Isolate every line in the records below with "materials" in it.

## Start Rows

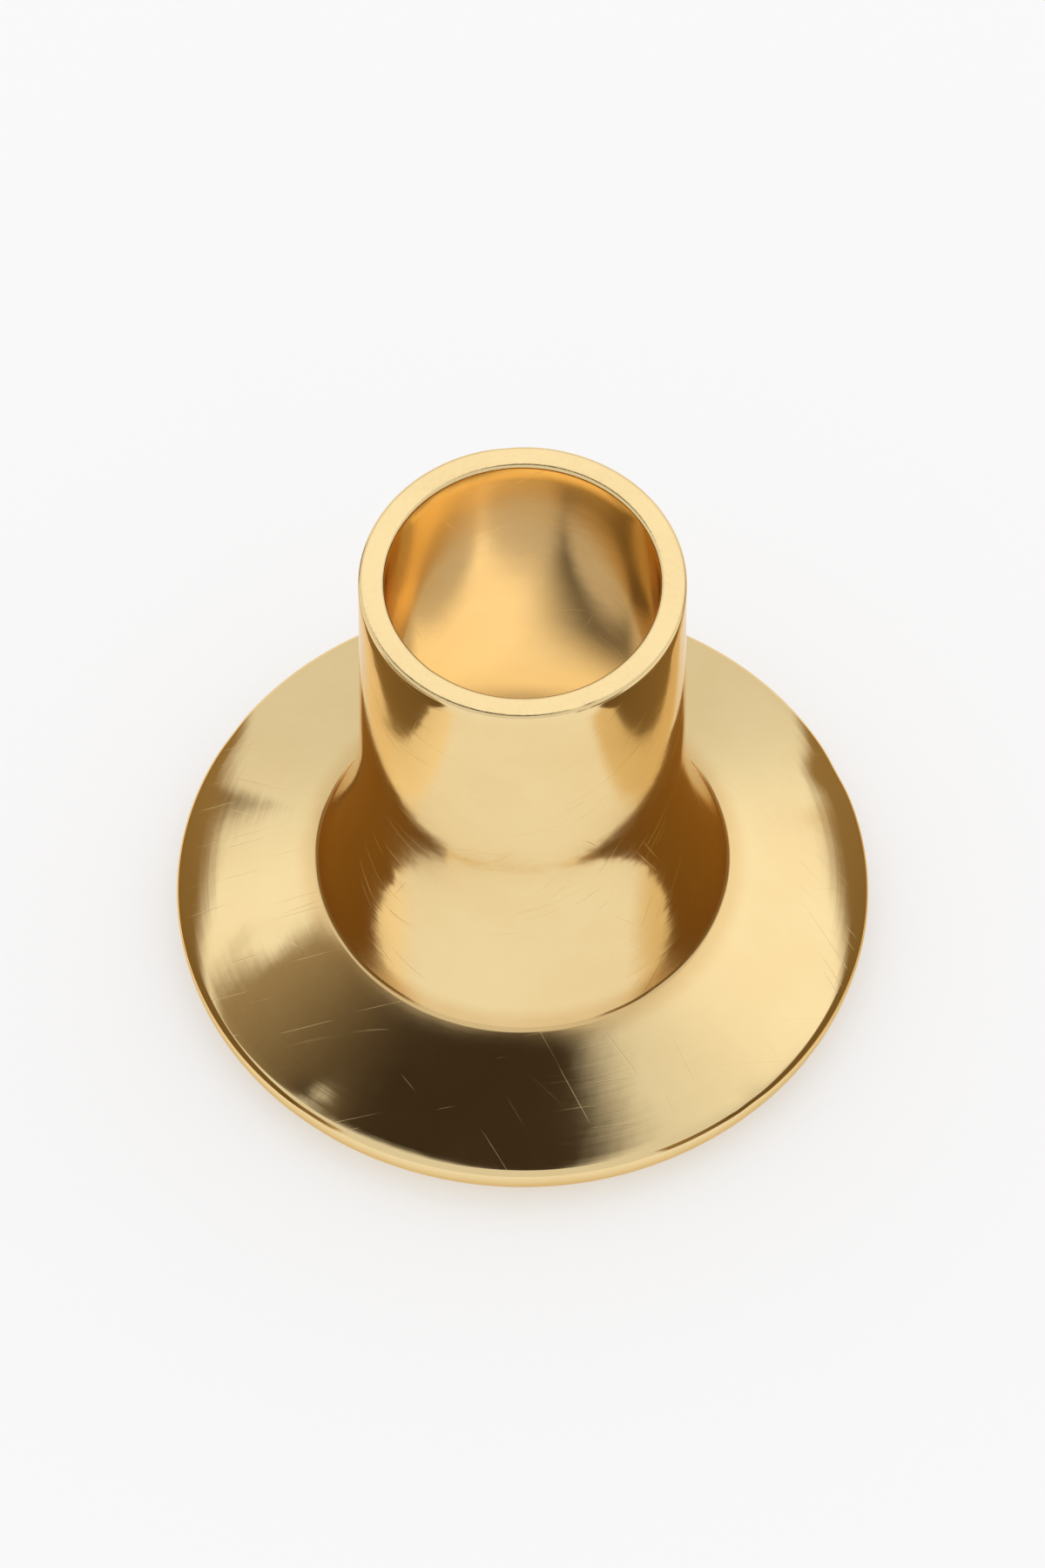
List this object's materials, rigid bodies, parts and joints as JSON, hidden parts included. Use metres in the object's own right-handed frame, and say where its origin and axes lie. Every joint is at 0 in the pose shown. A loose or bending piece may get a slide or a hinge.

## End Rows
## Start Rows

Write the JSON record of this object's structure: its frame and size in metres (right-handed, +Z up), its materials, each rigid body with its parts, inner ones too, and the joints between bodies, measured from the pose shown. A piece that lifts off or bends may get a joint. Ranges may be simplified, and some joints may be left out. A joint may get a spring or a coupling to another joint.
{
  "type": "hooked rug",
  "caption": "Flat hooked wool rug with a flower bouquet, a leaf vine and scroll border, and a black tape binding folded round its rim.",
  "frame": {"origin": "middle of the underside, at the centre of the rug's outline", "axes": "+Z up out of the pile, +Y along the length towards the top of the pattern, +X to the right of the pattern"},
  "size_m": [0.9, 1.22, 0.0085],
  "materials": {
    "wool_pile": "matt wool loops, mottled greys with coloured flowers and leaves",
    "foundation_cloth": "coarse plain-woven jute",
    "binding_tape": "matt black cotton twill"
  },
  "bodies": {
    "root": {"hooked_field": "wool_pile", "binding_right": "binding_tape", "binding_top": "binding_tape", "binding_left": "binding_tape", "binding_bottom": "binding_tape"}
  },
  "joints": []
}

## End Rows

* Result of the exercise *
List this object's materials, rigid bodies, parts and joints as JSON, hidden parts included. Use metres in the object's own right-handed frame, and say where its origin and axes lie. Every joint is at 0 in the pose shown. A loose or bending piece may get a slide or a hinge.
Write the JSON record of this object's structure: its frame and size in metres (right-handed, +Z up), its materials, each rigid body with its parts, inner ones too, and the joints between bodies, measured from the pose shown. A piece that lifts off or bends may get a joint. Ranges may be simplified, and some joints may be left out. A joint may get a spring or a coupling to another joint.
  "materials": {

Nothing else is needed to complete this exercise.